Directions for this task |
Output the data that follows exactly, line for line.

Data provided |
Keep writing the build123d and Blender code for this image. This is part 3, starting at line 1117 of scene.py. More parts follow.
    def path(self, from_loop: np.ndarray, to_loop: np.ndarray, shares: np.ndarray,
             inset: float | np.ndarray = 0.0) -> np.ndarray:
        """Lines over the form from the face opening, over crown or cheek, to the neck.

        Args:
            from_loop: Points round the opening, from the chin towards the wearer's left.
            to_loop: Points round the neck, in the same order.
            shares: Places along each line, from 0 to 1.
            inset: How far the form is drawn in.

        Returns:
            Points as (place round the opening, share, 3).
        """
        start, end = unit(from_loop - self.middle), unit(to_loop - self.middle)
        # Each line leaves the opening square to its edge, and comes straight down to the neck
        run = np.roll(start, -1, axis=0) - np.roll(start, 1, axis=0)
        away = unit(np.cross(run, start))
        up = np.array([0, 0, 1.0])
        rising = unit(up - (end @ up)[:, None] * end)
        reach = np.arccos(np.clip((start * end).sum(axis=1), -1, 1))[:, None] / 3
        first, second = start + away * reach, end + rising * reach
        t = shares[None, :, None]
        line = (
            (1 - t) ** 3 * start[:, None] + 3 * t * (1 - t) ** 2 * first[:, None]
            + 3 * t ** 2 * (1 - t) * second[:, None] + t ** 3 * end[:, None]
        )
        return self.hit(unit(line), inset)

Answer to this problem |
Keep writing the build123d and Blender code for this image. This is part 3, starting at line 1117 of scene.py. More parts follow.
    def path(self, from_loop: np.ndarray, to_loop: np.ndarray, shares: np.ndarray,
             inset: float | np.ndarray = 0.0) -> np.ndarray:
        """Lines over the form from the face opening, over crown or cheek, to the neck.

        Args:
            from_loop: Points round the opening, from the chin towards the wearer's left.
            to_loop: Points round the neck, in the same order.
            shares: Places along each line, from 0 to 1.
            inset: How far the form is drawn in.

        Returns:
            Points as (place round the opening, share, 3).
        """
        start, end = unit(from_loop - self.middle), unit(to_loop - self.middle)
        # Each line leaves the opening square to its edge, and comes straight down to the neck
        run = np.roll(start, -1, axis=0) - np.roll(start, 1, axis=0)
        away = unit(np.cross(run, start))
        up = np.array([0, 0, 1.0])
        rising = unit(up - (end @ up)[:, None] * end)
        reach = np.arccos(np.clip((start * end).sum(axis=1), -1, 1))[:, None] / 3
        first, second = start + away * reach, end + rising * reach
        t = shares[None, :, None]
        line = (
            (1 - t) ** 3 * start[:, None] + 3 * t * (1 - t) ** 2 * first[:, None]
            + 3 * t ** 2 * (1 - t) * second[:, None] + t ** 3 * end[:, None]
        )
        return self.hit(unit(line), inset)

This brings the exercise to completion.